Les affrontements se sont étendus ces derniers jours avec des bombardements
sur les zones urbaines des deux côtés. Selon les autorités indépendantistes la
moitié des 140.000 habitants du Nagorny Karabakh ont déjà été déplacés par ces
affrontements.
Jeudi, une emblématique cathédrale arménienne a été touchée deux fois en
quelques heures et des journalistes russes y ont été blessés, dont l’un très
grièvement. L’armée azerbaïdjanaise a démenti avoir tiré sur cet édifice.
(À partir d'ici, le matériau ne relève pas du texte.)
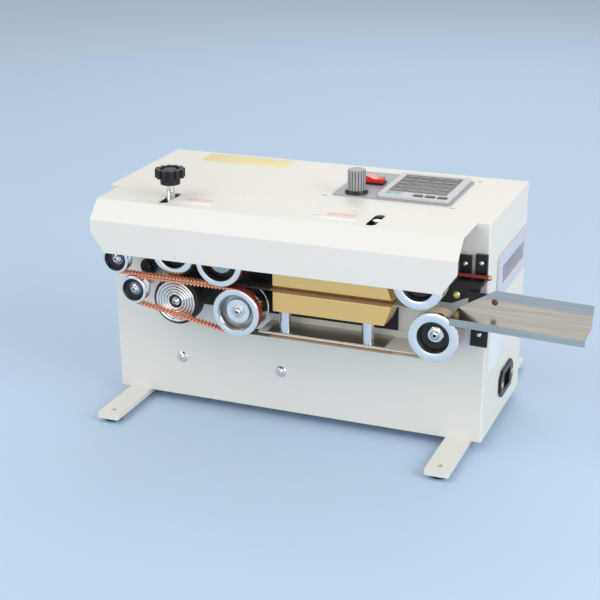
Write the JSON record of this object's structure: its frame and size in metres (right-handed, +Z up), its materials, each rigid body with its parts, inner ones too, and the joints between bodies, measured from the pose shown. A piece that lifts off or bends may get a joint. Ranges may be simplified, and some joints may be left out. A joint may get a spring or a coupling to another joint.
{
  "type": "continuous band sealer",
  "caption": "Tabletop continuous band sealer: box cabinet with folded hood, belt-driven wheels, heater blocks, pressure knob, top controls and a side infeed tray.",
  "frame": {"origin": "centre of the four bench-bolt holes, on the plane the foot pads rest on", "axes": "+X along the cabinet towards the infeed tray, +Y from the wheels to the back cover, +Z up"},
  "size_m": [0.4926, 0.298, 0.2585],
  "materials": {
    "cream_paint": "satin",
    "black_steel": "satin",
    "stainless": "brushed",
    "polished_aluminium": "polished",
    "gold_anodised": "satin anodised",
    "bright_steel": "bright",
    "plain_steel": "machined",
    "brass": "plain",
    "black_rubber": "matte",
    "black_plastic": "fine texture",
    "grey_plastic": "satin",
    "white_plastic": "satin",
    "lilac_plastic": "satin",
    "red_plastic": "gloss",
    "belt_salmon": "matte moulded",
    "seal_tape": "coated glass cloth",
    "board_green": "solder mask",
    "red_sleeve": "heat-shrunk"
  },
  "bodies": {
    "root": {"cabinet_shell": "cream_paint", "rear_cover": "cream_paint", "base_plate": "cream_paint", "foot_straps": "cream_paint", "foot_pads": "black_rubber", "hood": "cream_paint", "cabinet_screws": "bright_steel", "brass_screws": "brass", "mounting_plate": "black_steel", "shelf": "cream_paint", "heat_shield": "stainless", "block_posts": "bright_steel", "lower_block": "gold_anodised", "upper_block": "gold_anodised", "heater_cartridges": "plain_steel", "spring_bolts": "bright_steel", "block_springs": "plain_steel", "bearings": "plain_steel", "wheel_axles": "bright_steel", "upper_guide_belt": "belt_salmon", "lower_guide_belt": "belt_salmon", "upper_seal_belt": "seal_tape", "lower_seal_belt": "seal_tape", "pressure_brackets": "black_steel", "control_panel": "grey_plastic", "controller": "white_plastic", "switch_housing": "black_plastic", "potentiometer": "plain_steel", "infeed_tray": "stainless", "tray_bracket": "black_steel", "guide_bracket": "black_steel", "guide_rod": "red_sleeve", "side_handles": "lilac_plastic", "power_inlet": "black_plastic", "gear_motor": "plain_steel", "motor_bracket": "plain_steel", "circuit_board": "board_green"},
    "lower_drive": {"lower_drive_wheel": "polished_aluminium", "lower_drive_shaft": "bright_steel", "lower_drive_gear": "plain_steel"},
    "upper_drive": {"upper_drive_wheel": "polished_aluminium", "upper_drive_shaft": "bright_steel", "upper_drive_gear": "plain_steel"},
    "motor_output": {"motor_gear": "plain_steel"},
    "upper_front": {"upper_front_wheel": "polished_aluminium"},
    "lower_front": {"lower_front_wheel": "polished_aluminium"},
    "upper_tail": {"upper_tail_wheel": "polished_aluminium"},
    "lower_tail": {"lower_tail_wheel": "polished_aluminium"},
    "lower_press": {"lower_press_wheel": "polished_aluminium"},
    "upper_press": {"upper_press_wheel": "polished_aluminium"},
    "press_arm": {"press_arm": "black_steel", "press_axle": "bright_steel"},
    "pusher": {"pressure_pusher": "plain_steel"},
    "pressure_knob": {"star_knob": "black_plastic", "pressure_screw": "bright_steel"},
    "speed_knob": {"speed_knob": "grey_plastic"},
    "rocker": {"rocker": "red_plastic"},
    "key_1": {"key_1": "grey_plastic"},
    "key_2": {"key_2": "grey_plastic"},
    "key_3": {"key_3": "grey_plastic"}
  },
  "joints": [
    {"name": "lower_drive_spin", "type": "hinge", "parent": "root", "child": "lower_drive", "pos_m": [-0.0373, 0, 0.12965], "axis": [0, 1, 0], "continuous": true},
    {"name": "upper_drive_spin", "type": "hinge", "parent": "root", "child": "upper_drive", "pos_m": [-0.0544, 0, 0.17835], "axis": [0, 1, 0], "continuous": true},
    {"name": "motor_gear_spin", "type": "hinge", "parent": "root", "child": "motor_output", "pos_m": [-0.06467, 0, 0.10228], "axis": [0, 1, 0], "continuous": true},
    {"name": "upper_front_spin", "type": "hinge", "parent": "root", "child": "upper_front", "pos_m": [0.1411, 0, 0.17835], "axis": [0, 1, 0], "continuous": true},
    {"name": "lower_front_spin", "type": "hinge", "parent": "root", "child": "lower_front", "pos_m": [0.1568, 0, 0.12965], "axis": [0, 1, 0], "continuous": true},
    {"name": "upper_tail_spin", "type": "hinge", "parent": "root", "child": "upper_tail", "pos_m": [-0.1662, 0, 0.16855], "axis": [0, 1, 0], "continuous": true},
    {"name": "lower_tail_spin", "type": "hinge", "parent": "root", "child": "lower_tail", "pos_m": [-0.1476, 0, 0.13945], "axis": [0, 1, 0], "continuous": true},
    {"name": "lower_press_spin", "type": "hinge", "parent": "root", "child": "lower_press", "pos_m": [-0.1068, 0, 0.12905], "axis": [0, 1, 0], "continuous": true},
    {"name": "press_arm_swing", "type": "hinge", "parent": "root", "child": "press_arm", "pos_m": [-0.147, 0, 0.154], "axis": [0, -1, 0], "range_deg": [0, 4.2]},
    {"name": "upper_press_spin", "type": "hinge", "parent": "press_arm", "child": "upper_press", "pos_m": [-0.1075, 0, 0.17895], "axis": [0, 1, 0], "continuous": true},
    {"name": "pusher_slide", "type": "slide", "parent": "root", "child": "pusher", "axis": [0, 0, 1], "range_m": [0, 0.0025]},
    {"name": "pressure_knob_turn", "type": "hinge", "parent": "pusher", "child": "pressure_knob", "pos_m": [-0.116, -0.098, 0.24], "axis": [0, 0, 1], "range_deg": [0, 720]},
    {"name": "speed_knob_turn", "type": "hinge", "parent": "root", "child": "speed_knob", "pos_m": [0.0495, -0.027, 0.235], "axis": [0, 0, -1], "range_deg": [0, 300]},
    {"name": "rocker_tilt", "type": "hinge", "parent": "root", "child": "rocker", "pos_m": [0.055, 0.012, 0.2315], "axis": [0, -1, 0], "range_deg": [0, 14]},
    {"name": "key_1_press", "type": "slide", "parent": "root", "child": "key_1", "axis": [0, 0, -1], "range_m": [0, 0.0008], "stiffness_N_per_m": 300},
    {"name": "key_2_press", "type": "slide", "parent": "root", "child": "key_2", "axis": [0, 0, -1], "range_m": [0, 0.0008], "stiffness_N_per_m": 300},
    {"name": "key_3_press", "type": "slide", "parent": "root", "child": "key_3", "axis": [0, 0, -1], "range_m": [0, 0.0008], "stiffness_N_per_m": 300}
  ],
  "couplings": [
    {"joint": "upper_drive_spin", "follows": "lower_drive_spin", "ratio": -1},
    {"joint": "motor_gear_spin", "follows": "lower_drive_spin", "ratio": -2},
    {"joint": "lower_front_spin", "follows": "lower_drive_spin", "ratio": 1},
    {"joint": "upper_front_spin", "follows": "lower_drive_spin", "ratio": -1},
    {"joint": "lower_tail_spin", "follows": "lower_drive_spin", "ratio": 1.7424},
    {"joint": "upper_tail_spin", "follows": "lower_drive_spin", "ratio": -1.7424},
    {"joint": "lower_press_spin", "follows": "lower_drive_spin", "ratio": 1},
    {"joint": "upper_press_spin", "follows": "lower_drive_spin", "ratio": -1},
    {"joint": "pressure_knob_turn", "follows": "pusher_slide", "rad_per_m": 5026},
    {"joint": "press_arm_swing", "follows": "pusher_slide", "rad_per_m": 29.319}
  ]
}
Le ministre azerbaïdjanais des Affaires étrangères Ceyhun Bayramov était
déjà à Genève jeudi pour rencontrer le Groupe de Minsk de l’OSCE, mais rien
n’avait filtré de cette rencontre.
A l’étranger, la crainte est de voir ce conflit s’internationaliser dans
une région où Russes, Turcs, Iraniens et Occidentaux ont tous des intérêts.
D’autant qu’Ankara encourage Bakou à l’offensive et que Moscou est lié par un
traité militaire à Erevan.
La Turquie est accusée de participer avec hommes et matériel aux hostilités
aux côtés de l’Azerbaïdjan, ce qu’elle nie.